Analog-to-digital conversion
On February 2, 2009, Sinclair told cable and satellite television providers via e-mail that regardless of the exact mandatory switchover date to digital-only broadcasting for full-power stations, the station would shut down its analog signal on the original transition date of February 17, making WLOS and WMYA the first stations in the market to convert to digital-only broadcast transmissions.WMYA discontinued regular programming on its analog signal, over UHF channel 40, at midnight on February 18, 2009, one day after the original date for full-power television stations in the United States to transition from analog to digital broadcasts under federal mandate.

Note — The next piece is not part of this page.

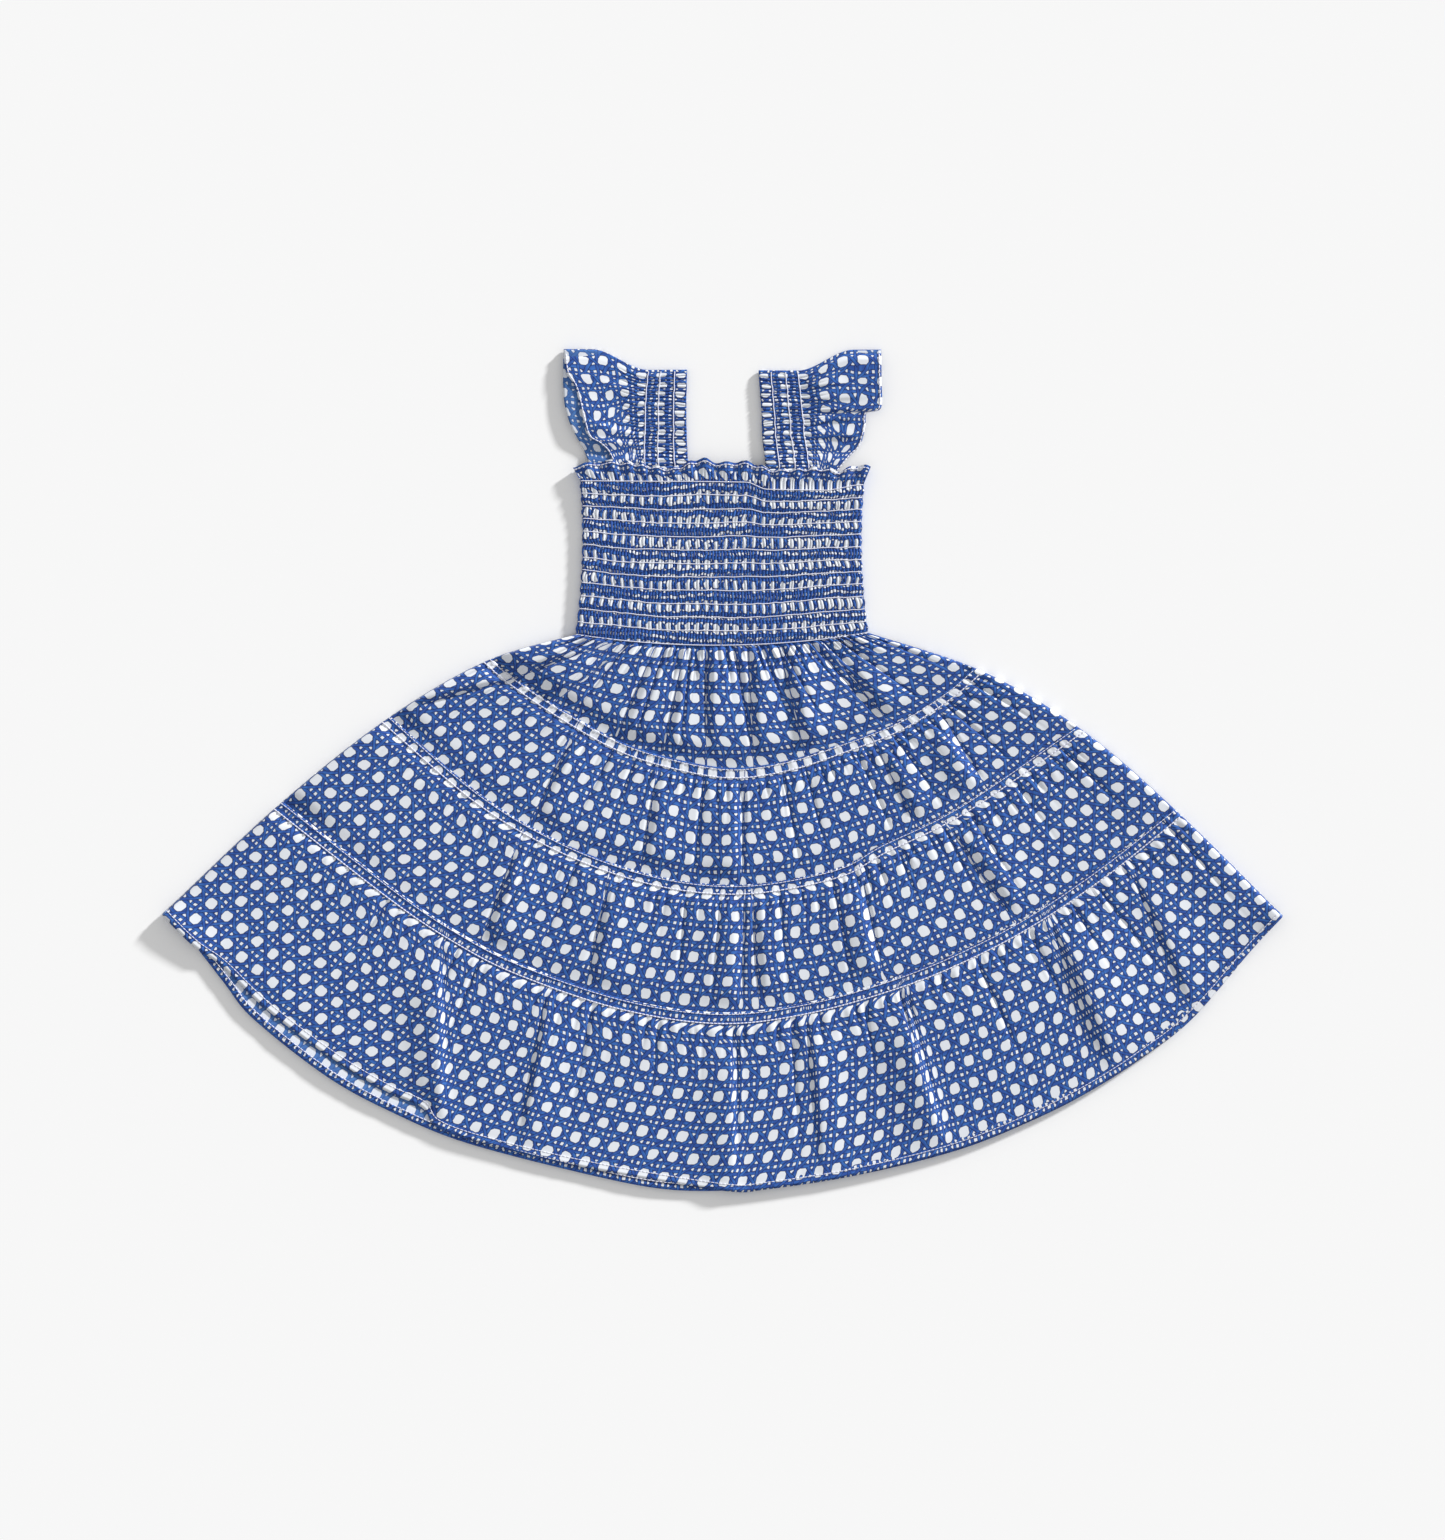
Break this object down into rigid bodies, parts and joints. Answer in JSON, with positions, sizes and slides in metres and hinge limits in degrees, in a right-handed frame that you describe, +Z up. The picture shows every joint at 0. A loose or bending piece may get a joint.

The station's digital signal remained on its pre-transition UHF channel 14. Through the use of PSIP, digital television receivers display the station's virtual channel as its former UHF analog channel 40.
As part of the SAFER Act, WMYA kept its analog signal on the air until March 3 to inform viewers of the digital television transition through a loop of public service announcements from the National Association of Broadcasters.